____ AVAILABLE DATA

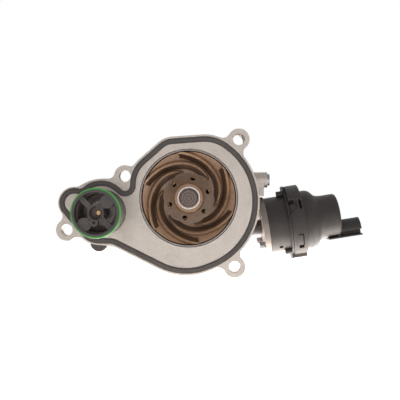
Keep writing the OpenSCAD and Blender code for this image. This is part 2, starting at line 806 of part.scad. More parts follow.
module solenoid_can()
    color(STEEL)
    on_valve()
        difference() {
            disc(can_r, coil_front - 0.4, coil_back + 1.5);
            disc(can_r - can_wall, coil_front - 1, coil_back);
        }
module lock_ring()
    color(BLACK)
    on_valve()
        difference() {
            union() {
                disc(ring_r, ring_start, ring_end);
                for (a = [0 : 90 : 270]) rotate([0, 0, a + hook_turn])
                    intersection() {
                        pipe(ear_r - 0.2, cap_r + 1.5, ring_start + 0.4, ring_end - 1);
                        translate([0, -hook_w / 2, ring_start]) cube([ear_r + 5, hook_w, 20]);
                    }
            }
            disc(cap_r + gap, ring_start - 1, ring_end + 1);
            for (a = [-38, 142]) rotate([0, 0, a])
                translate([cap_r - 4, -ring_slot / 2, ring_end - 7]) cube([20, ring_slot, 3]);
        }
module valve_cap()
    color(BLACK)
    on_valve()
        difference() {
            union() {
                disc(cap_r, ring_start, cap_wide_end);
                translate([0, 0, cap_wide_end])
                    cylinder(r1 = cap_r, r2 = cap_small_r + 0.6, h = cap_cone_end - cap_wide_end);
                disc(cap_small_r, cap_cone_end, cap_end);
            }
            disc(cap_r - shell, ring_start - 1, cap_wide_end - 1);
            disc(cap_small_r - shell, cap_wide_end - 2, cap_end - shell);
            blades(cap_end - 4, cap_end + 2);
        }
module cap_seal()
    color(RUBBER)
    on_valve() pipe(base_r - shell - fit, can_r + 0.2, base_l - 3, base_l + 1);
// The two contact blades from one station to another, as solids or as their slots
module blades(s0, s1)
    for (y = [-1, 1])
        translate([blade_x - blade_t / 2, y * blade_pitch / 2 - blade_w / 2, s0])
            cube([blade_t, blade_w, s1 - s0]);
// The connector's half-round hood, its middle plate and the long plate under the cap
module connector_shell()
    color(BLACK)
    on_valve() {
        difference() {
            intersection() {
                translate([socket_mid, 0, 0]) disc(socket_r, cap_end, socket_end);
                translate([socket_mid - socket_r - 1, -12, cap_end]) cube([socket_r + 1, 24, 40]);
            }
            intersection() {
                translate([socket_mid, 0, 0]) disc(socket_r - socket_wall, cap_end + 2, socket_end + 10);
                translate([socket_mid - socket_r - 1, -12, cap_end]) cube([socket_r - 0.4, 24, 40]);
            }
            blades(cap_end - 1, cap_end + 3);
        }
        translate([socket_mid - 0.1, -1.5, cap_end]) cube([cap_small_r - socket_mid + 0.5, 3, 17]);
        translate([cap_small_r + 0.2, -8, cap_end - 11]) cube([long_plate_t, 16, 28]);
    }
module connector_terminals()
    color(BRASS)
    on_valve()
        blades(coil_back + 2, socket_end - 6);

pump_housing();
main_gasket();
bearing_outer_ring();
bearing_seals();
bearing_balls();
ball_cage();
bearing_rollers();
roller_cage();
pump_shaft();
impeller();
impeller_insert();
seal_cup();
seal_carbon_ring();
seal_mating_ring();
control_sleeve();
sleeve_piston();
piston_seals();
sleeve_spring();
drive_hub();
thermostat_body();
thermostat_o_ring();
thermostat_pin();
wax_capsule();
thermostat_valve();
thermostat_spring();
thermostat_bridge();
pocket_plug();
boss_plug();
valve_flange();
flange_screws();
valve_base();
neck_o_ring();
guide_bush();
valve_pin();
solenoid_armature();
armature_spring();
solenoid_core();
coil_bobbin();
solenoid_coil();
solenoid_can();
lock_ring();
valve_cap();
connector_shell();
connector_terminals();
cap_seal();
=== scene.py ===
"""Water pump: finishes, detailed meshes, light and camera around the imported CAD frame. Units are metres."""
import json
import math
import bpy
import bmesh
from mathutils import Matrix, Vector


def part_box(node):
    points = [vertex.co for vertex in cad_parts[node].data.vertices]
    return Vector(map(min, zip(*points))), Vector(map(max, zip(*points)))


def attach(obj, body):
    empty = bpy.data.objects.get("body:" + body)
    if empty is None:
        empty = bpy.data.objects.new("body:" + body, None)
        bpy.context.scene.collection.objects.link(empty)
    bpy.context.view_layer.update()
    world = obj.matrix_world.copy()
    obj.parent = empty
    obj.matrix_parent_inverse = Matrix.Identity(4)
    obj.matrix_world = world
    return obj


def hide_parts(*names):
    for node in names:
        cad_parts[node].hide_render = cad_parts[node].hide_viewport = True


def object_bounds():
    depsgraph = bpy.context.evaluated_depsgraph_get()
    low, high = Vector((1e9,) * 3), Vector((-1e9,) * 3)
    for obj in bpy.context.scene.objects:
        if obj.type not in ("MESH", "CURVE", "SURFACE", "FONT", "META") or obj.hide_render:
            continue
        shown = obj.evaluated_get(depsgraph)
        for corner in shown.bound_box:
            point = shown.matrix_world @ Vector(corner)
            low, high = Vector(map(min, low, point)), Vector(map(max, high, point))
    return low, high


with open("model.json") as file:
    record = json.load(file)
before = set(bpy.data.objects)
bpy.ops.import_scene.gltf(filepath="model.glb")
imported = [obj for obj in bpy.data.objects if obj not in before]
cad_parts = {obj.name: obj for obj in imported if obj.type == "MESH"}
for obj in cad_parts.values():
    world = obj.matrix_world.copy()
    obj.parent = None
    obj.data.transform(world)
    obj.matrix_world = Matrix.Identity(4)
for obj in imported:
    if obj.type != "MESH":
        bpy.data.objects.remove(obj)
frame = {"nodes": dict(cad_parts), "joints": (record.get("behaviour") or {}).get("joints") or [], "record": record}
cad_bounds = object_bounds()
nodes = frame["nodes"]
mounts = {m["name"]: m for m in frame["record"]["mounts"]}
joints = {j["name"]: j for j in frame["joints"]}

MM = 0.001
THERMOSTAT_X, _, THERMOSTAT_Z = mounts["thermostat_port"]["pos_m"]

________

WHAT THE TASK REQUIRES: Give back exactly the stretch that opens on the line with "pump_housing();" and closes on the line with "obj.matrix_parent_inverse = Matrix.Identity(4)".

FINISHED TASK:
pump_housing();
main_gasket();
bearing_outer_ring();
bearing_seals();
bearing_balls();
ball_cage();
bearing_rollers();
roller_cage();
pump_shaft();
impeller();
impeller_insert();
seal_cup();
seal_carbon_ring();
seal_mating_ring();
control_sleeve();
sleeve_piston();
piston_seals();
sleeve_spring();
drive_hub();
thermostat_body();
thermostat_o_ring();
thermostat_pin();
wax_capsule();
thermostat_valve();
thermostat_spring();
thermostat_bridge();
pocket_plug();
boss_plug();
valve_flange();
flange_screws();
valve_base();
neck_o_ring();
guide_bush();
valve_pin();
solenoid_armature();
armature_spring();
solenoid_core();
coil_bobbin();
solenoid_coil();
solenoid_can();
lock_ring();
valve_cap();
connector_shell();
connector_terminals();
cap_seal();
=== scene.py ===
"""Water pump: finishes, detailed meshes, light and camera around the imported CAD frame. Units are metres."""
import json
import math
import bpy
import bmesh
from mathutils import Matrix, Vector


def part_box(node):
    points = [vertex.co for vertex in cad_parts[node].data.vertices]
    return Vector(map(min, zip(*points))), Vector(map(max, zip(*points)))


def attach(obj, body):
    empty = bpy.data.objects.get("body:" + body)
    if empty is None:
        empty = bpy.data.objects.new("body:" + body, None)
        bpy.context.scene.collection.objects.link(empty)
    bpy.context.view_layer.update()
    world = obj.matrix_world.copy()
    obj.parent = empty
    obj.matrix_parent_inverse = Matrix.Identity(4)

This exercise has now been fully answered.